Kinks in the light/current characteristics and near-field shifts in (GaAl)asheterostructure stripe lasers and their explanation by the effect of self focusing on a built-in optical waveguide

Abstract

Measurements of the light/current characteristics and the near-and far-field patterns of apparently similar anodically insulated stripe-geometry (GaAl) As-heterostructure lasers show marked differences between individual devices in the linearity of the light output and the centrality of the near-field pattern as a function of current. Comparison of the near-and far-field patterns indicates the presence, even close to threshold, of a built-in optical waveguide. An approximate theoretical model has been developed to explain the effects.
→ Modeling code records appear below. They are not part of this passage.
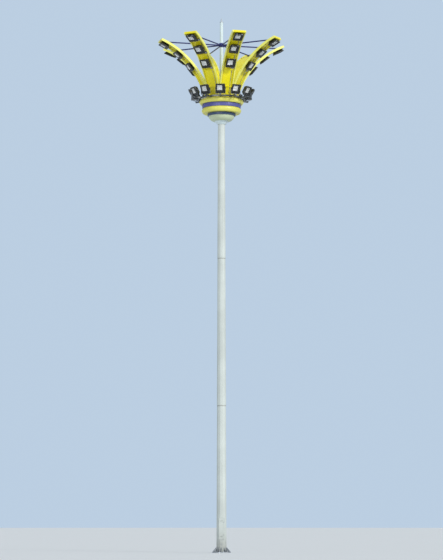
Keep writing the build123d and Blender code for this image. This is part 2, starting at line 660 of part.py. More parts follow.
# ---- write every node ---------------------------------------------------------------
def nodes():
    yield "base_flange", base_flange()
    yield "base_gussets", base_gussets()
    yield "mast_lower", mast_lower()
    yield "mast_middle", mast_tube(MIDDLE_OFFSET, MIDDLE_WALL, MIDDLE_FOOT_Z, MIDDLE_TOP_Z)
    yield "mast_upper", mast_tube(UPPER_OFFSET, UPPER_WALL, UPPER_FOOT_Z, UPPER_TOP_Z)
    yield "door_frame", door_frame()
    yield "access_door", access_door()
    yield "neck_collar", neck_collar()
    yield "bowl_cream_band", cream_band()
    yield "bowl_lower_blue_band", lower_blue_band()
    yield "bowl_lower_yellow_band", lower_yellow_band()
    yield "bowl_upper_blue_band", upper_blue_band()
    yield "bowl_upper_yellow_band", upper_yellow_band()
    yield "deck_plate", deck_plate()
    one_petal = petal()
    for number, azimuth in enumerate(azimuths(PETAL_COUNT, PETAL_FIRST_AZIMUTH), 1):
        yield f"petal_{number}", at_azimuth(one_petal, azimuth)
        yield f"petal_lamps_{number}", petal_lamps(azimuth)
    yield "lamp_ring", lamp_ring()
    ring_azimuths = azimuths(RING_LAMP_COUNT, RING_LAMP_FIRST_AZIMUTH)
    yield "lamp_stirrups", [on_ring(stirrup(), azimuth) for azimuth in ring_azimuths]
    for number, azimuth in enumerate(ring_azimuths, 1):
        yield f"ring_lamp_{number}", ring_lamp(azimuth)
    yield "finial_pole", finial_pole()
    yield "lightning_tip", lightning_tip()
    yield "tie_spider", tie_spider()


os.makedirs("parts", exist_ok=True)
for name, shape in nodes():
    pieces = shape if isinstance(shape, list) else [shape]
    solids = [solid for piece in pieces for solid in piece.solids()]
    export_step(Compound(children=solids), f"parts/{name}.step")
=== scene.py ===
# %% [markdown]
# # A high mast floodlight tower
# A 25 m steel mast carries a banded bowl, a ring of floodlights that tilt, and a crown of
# eight curved petals with three more floodlights on each. The CAD model already has the
# main shapes. This lesson dresses it: paint and zinc, glass and reflectors, bolts, welds,
# ribs and the foot's fittings. Everything is in metres, and the mast stands on the origin.

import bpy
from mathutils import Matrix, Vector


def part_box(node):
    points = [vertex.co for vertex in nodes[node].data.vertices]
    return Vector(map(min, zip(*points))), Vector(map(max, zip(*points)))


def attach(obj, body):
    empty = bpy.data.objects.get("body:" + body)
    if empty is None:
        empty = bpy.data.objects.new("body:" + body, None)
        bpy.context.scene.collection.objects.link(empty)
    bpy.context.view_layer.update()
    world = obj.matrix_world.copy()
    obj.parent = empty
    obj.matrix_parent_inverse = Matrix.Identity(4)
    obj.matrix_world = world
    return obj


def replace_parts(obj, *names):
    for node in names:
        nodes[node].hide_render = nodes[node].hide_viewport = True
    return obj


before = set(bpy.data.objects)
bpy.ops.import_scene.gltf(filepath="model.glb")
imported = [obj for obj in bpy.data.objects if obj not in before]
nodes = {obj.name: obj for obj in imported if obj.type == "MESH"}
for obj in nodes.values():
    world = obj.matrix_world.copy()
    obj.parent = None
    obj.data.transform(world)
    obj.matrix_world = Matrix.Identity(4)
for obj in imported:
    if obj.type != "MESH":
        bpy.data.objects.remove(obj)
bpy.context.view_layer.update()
ROOT = "tower"

# %% What the lesson works with
import math

import bmesh
import bpy
from mathutils import Matrix, Vector
from mathutils.bvhtree import BVHTree

# %% [markdown]
# ## Node maths that reads like maths
# A finish is a small sum: a base colour, a little more of this where a noise is high, a
# little less where rain has run. So is the place of a bolt on a circle. Wiring Math nodes
# by hand hides that sum. A class that wraps a socket and overloads the operators lets a
# line of Python say it, and each operator adds its node. Materials, geometry and sky share it.


# %% A socket that can be added and multiplied
class Field:
    """A number that varies over a surface, or from copy to copy."""

    def __init__(self, owner, socket):
        self.owner = owner
        self.socket = socket

    def math(self, operation, *others):
        return self.owner.math(operation, self, *others)

    def __add__(self, other):
        return self.math("ADD", other)

    def __mul__(self, other):
        return self.math("MULTIPLY", other)

    __radd__, __rmul__ = __add__, __mul__

    def __sub__(self, other):
        return self.math("SUBTRACT", other)

    def __rsub__(self, other):
        return self.owner.math("SUBTRACT", other, self)

    def __truediv__(self, other):
        return self.math("DIVIDE", other)

    def __abs__(self):
        return self.math("ABSOLUTE")

    def least(self, other):
        return self.math("MINIMUM", other)

    def between(self, low, high):
        """0 below low, 1 above high, with a smooth step between."""
        sockets = {"Value": self, "From Min": low, "From Max": high}
        made = self.owner.node("ShaderNodeMapRange", sockets, interpolation_type="SMOOTHSTEP")
        return Field(self.owner, made.outputs[0])


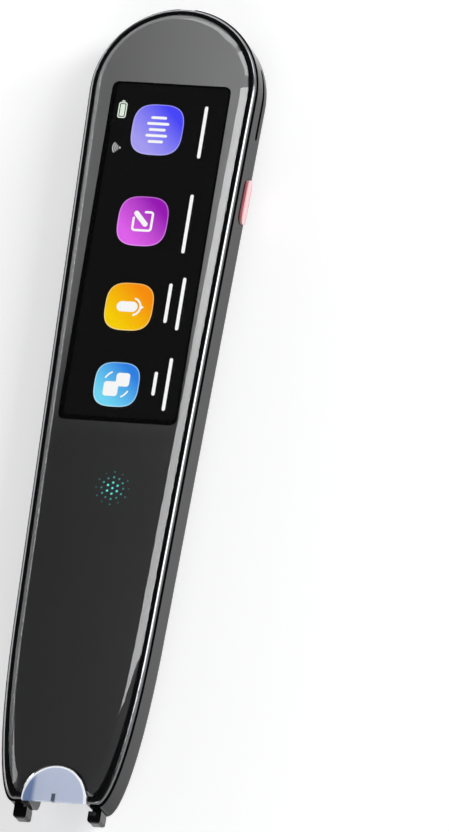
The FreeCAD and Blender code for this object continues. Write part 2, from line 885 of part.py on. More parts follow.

This considers the behaviour of an optical waveguide formed by the combination of a constant parabolic profile of real relative permittivity and a variable parabolic profile of complex relative permittivity associated with the injected carriers, which may be offset with respect to each other. The distribution of optical intensity, the distribution of injected carriers and the characteristics of the optical waveguide are derived in a self-consistent way as a function of current. It is shown that as the current is increased the conventional gain-cum-dielectric-guided behaviour gives way to a condition where the filament is driven towards one or other side of the stripe, even with infinitesimal asymmetry present. At high current a self-focused mode of operation may take over, but this can only be reached by a discontinuous process. The values of the various parameters involved in the treatment can be chosen to give fairly accurate modelling of the observed behaviour, and only relatively small variations in the values are required to explain the performance variations actually measured. The region of asymmetric behaviour and self-focused operation can be moved to higher current by increasing the strength of the constant component of the waveguide.